▸ SHORT EXERCISE
Only the lines from the one containing "# Tufts beside" through the end of the entries should be repeated, exactly as they appear, first and last included.

START EXERCISE MATERIAL

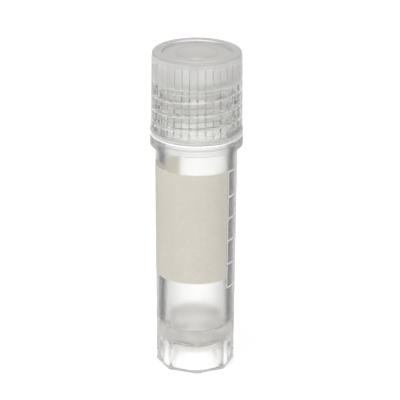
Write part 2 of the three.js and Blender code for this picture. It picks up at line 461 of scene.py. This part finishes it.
def above(height, blur=0.1):
    """The limit that holds over a height, and starts to at that less the blur."""
    return AXIAL, height - blur, height


def below(height, blur=0.1):
    """The limit that holds under a height, and starts to at that plus the blur."""
    return AXIAL, height + blur, height


# limits that part a moulding's inner surfaces from its outer ones
in_bore = inside(BORE_MOUTH_RADIUS + 0.33, 0.04)
in_hollow = inside(POCKET_RADIUS + 0.25, 0.05)
over_dish = inside(BORE_FLOOR_RADIUS + 0.55)
on_outer_wall = outside(FOOT_RADIUS - 0.7)
on_collar = outside(SHOULDER_RADIUS + 0.35)
on_cap_wall = outside(CAP_RIM_RADIUS - 0.14)

# the milky top of the cap with painted shade: a dark grey colour that darkens the top, which the lamps light
# most
MILKY_TOP_PAINTED_SHADE = {"Transmission Weight": 0.5, "Base Color": (0.5, 0.495, 0.475)}
# painted highlight: a near-white, nearly opaque colour on lines along edges and thread flanks, for light they
# would catch
PAINTED_HIGHLIGHT_ZONE = (["painted_highlight"], {"Transmission Weight": 0.1, "Base Color": (0.99, 0.99, 0.985), "Roughness": 0.3})

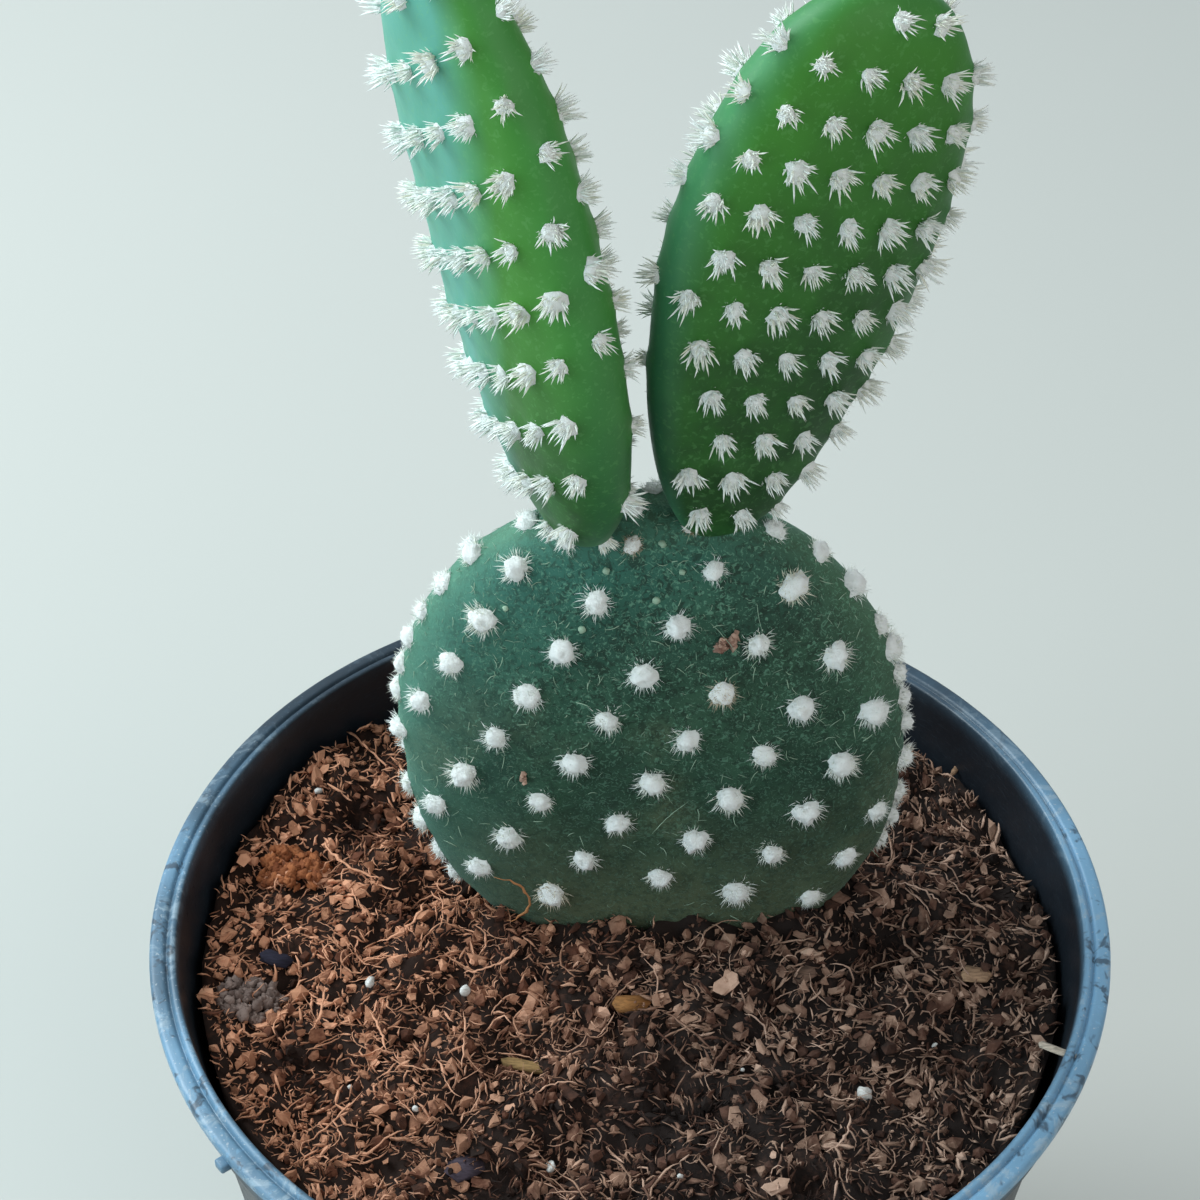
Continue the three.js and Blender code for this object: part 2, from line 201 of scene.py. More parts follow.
class Pad:
    """One stem segment: an oval outline with a lens-like section, both closing at the foot and the tip."""

    def __init__(self, values):
        for name, value in values.items():
            setattr(self, name, value)
        steps = np.arange(1, SEARCH_STEPS) / SEARCH_STEPS
        turns = np.arange(SEARCH_STEPS) / SEARCH_STEPS * TURN
        self.sample_t, self.sample_angle = (grid.ravel() for grid in np.meshgrid(steps, turns, indexing="ij"))
        self.samples = self.point(self.sample_t, self.sample_angle)

    def profile(self, t, extra):
        below = t < self.widest
        reach = np.where(below, self.widest, 1 - self.widest)
        curve = np.where(below, self.lower_curve, self.upper_curve) + extra
        share = np.minimum(np.abs(t - self.widest) / reach, 1)
        return (1 - share**curve) ** (1 / curve)

    def direction(self, t):
        lean = np.radians(self.lean + self.bend * (t - 0.5))
        back = math.radians(self.back)
        return np.stack([np.sin(lean), np.cos(lean) * math.sin(back), np.cos(lean) * math.cos(back)], axis=-1)

    def frame(self, t):
        axis = self.direction(t)
        centre = np.array(self.foot) + self.direction(t / 2) * (self.length * t)[:, None]
        flat = unit(np.array([0.0, -1.0, 0.0]) + axis * axis[:, 1:2])
        across = np.cross(axis, flat)
        turn = np.radians(self.turn + self.twist * (t - 0.5))[:, None]
        face = flat * np.cos(turn) + across * np.sin(turn)
        return centre, face, np.cross(axis, face)

    def point(self, t, angle):
        """Points of the skin in millimetres; angle 0 is the middle of the front face."""
        t = np.atleast_1d(np.asarray(t, float))
        angle = np.broadcast_to(np.asarray(angle, float), t.shape)
        centre, face, side = self.frame(t)
        power = 2 / SECTION_CURVE
        width = self.half_width * self.profile(t, 0) * np.sign(np.sin(angle)) * np.abs(np.sin(angle)) ** power
        depth = self.half_thickness * self.profile(t, THICKNESS_CURVE)
        depth = depth * np.sign(np.cos(angle)) * np.abs(np.cos(angle)) ** power
        return centre + side * width[:, None] + face * depth[:, None]

    def normal(self, t, angle):
        step = 0.01
        t = np.atleast_1d(np.asarray(t, float))
        angle = np.broadcast_to(np.asarray(angle, float), t.shape)
        up = self.point(np.minimum(t + step, 1), angle) - self.point(np.maximum(t - step, 0), angle)
        around = self.point(t, angle + step) - self.point(t, angle - step)
        return unit(np.cross(around, up))

    def angle_at(self, t, distance):
        """The angle that lies a distance round the pad from the middle of its face, or None past the back."""
        steps = 48
        way = -1 if distance < 0 else 1
        angles = way * np.arange(steps + 1) * math.pi / steps
        section = self.point(np.full(steps + 1, t), angles)
        gone = np.concatenate([[0], np.cumsum(np.linalg.norm(np.diff(section, axis=0), axis=1))])
        if abs(distance) > gone[-1]:
            return None
        return float(np.interp(abs(distance), gone, np.abs(angles))) * way

    def areoles(self):
        """Tuft places in slanting rows, with the bare tip and seam filled at the same spacing."""
        found = []
        points = np.empty((0, 3))

        def add(t, angle, place, distance):
            nonlocal points
            if len(points) and np.min(np.linalg.norm(points - place, axis=1)) < distance:
                return
            found.append((t, angle))
            points = np.vstack([points, place])

        closest = self.spacing * CLOSEST_SHARE
        for i in range(-ROW_REACH, ROW_REACH + 1):
            for j in range(-ROW_REACH, ROW_REACH + 1):
                around = self.start[0] + i * self.across[0] + j * self.along[0]
                t = (self.start[1] + i * self.across[1] + j * self.along[1]) / self.length
                if t < LOWEST_TUFT or t > HIGHEST_ROW:
                    continue
                angle = self.angle_at(t, around)
                if angle is not None:
                    add(t, angle, self.point(t, angle)[0], closest)
        add(TOP_TUFT, 0.0, self.point(TOP_TUFT, 0.0)[0], closest)
        for t, angle, place in zip(self.sample_t, self.sample_angle, self.samples):
            add(t, angle, place, self.spacing)
        t, angle = np.array(found).T
        return t, angle, self.point(t, angle), self.normal(t, angle)

    def tufts(self, neighbours):
        """Place, outward direction, relative size and (t, angle) of each tuft that stands free."""
        source = Seeded(self.seed)
        kept = []
        for t, angle, place, normal in zip(*self.areoles()):
            share = 0.85 + 0.3 * source.draw()
            source.draw()  # the roll of the burr in the part's source
            tip = place + normal * self.tuft_height * 0.6
            if tip[2] - self.tuft_radius < soil_height(tip[0], tip[1]) + SOIL_ROOM:
                continue
            room = min(np.min(np.linalg.norm(other.samples - tip, axis=1)) for other in neighbours)
            if room < CROWDED_ROOM:
                continue
            crowded = room < self.tuft_radius + TUFT_ROOM
            kept.append((place, normal, share * (CROWDED_SHARE if crowded else 1), t, angle))
        return kept


def soil_height(x, y):
    """The soil's top in millimetres: heaped against the pad and lower at the back right."""
    distance = math.hypot(x - MOUND_PLACE[0], y - MOUND_PLACE[1])
    heap = MOUND * math.exp(-((distance / MOUND_REACH) ** 2))
    dip_heading = math.radians(DIP_HEADING)
    towards_dip = x * math.cos(dip_heading) + y * math.sin(dip_heading)
    dip = DIP * max(0, towards_dip / RIM_RADIUS) ** 2
    waves = 0
    for lump in LUMPS:
        heading = math.radians(lump["heading"])
        along = x * math.cos(heading) + y * math.sin(heading)
        waves += lump["height"] * math.sin(along / lump["length"] * TURN + math.radians(lump["phase"]))
    return SOIL_LEVEL + heap - dip + waves


def wall_radius(z):
    return FOOT_RADIUS + (SHOULDER_RADIUS - FOOT_RADIUS) * z / (POT_HEIGHT - RIM_DEPTH)


def soil_edge(z):
    return wall_radius(z) - WALL - CLEARANCE


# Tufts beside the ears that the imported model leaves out, as (share of the old pad's length, angle, size)
CROWN_TUFTS = (
    (0.973, 0.68, 0.62), (0.968, -0.5, 0.75), (0.997, 0.35, 0.6), (0.996, 2.4, 0.75), (0.93, 1.37, 0.84),
)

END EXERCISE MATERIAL

▸ SOLUTION FOR THIS TASK
# Tufts beside the ears that the imported model leaves out, as (share of the old pad's length, angle, size)
CROWN_TUFTS = (
    (0.973, 0.68, 0.62), (0.968, -0.5, 0.75), (0.997, 0.35, 0.6), (0.996, 2.4, 0.75), (0.93, 1.37, 0.84),
)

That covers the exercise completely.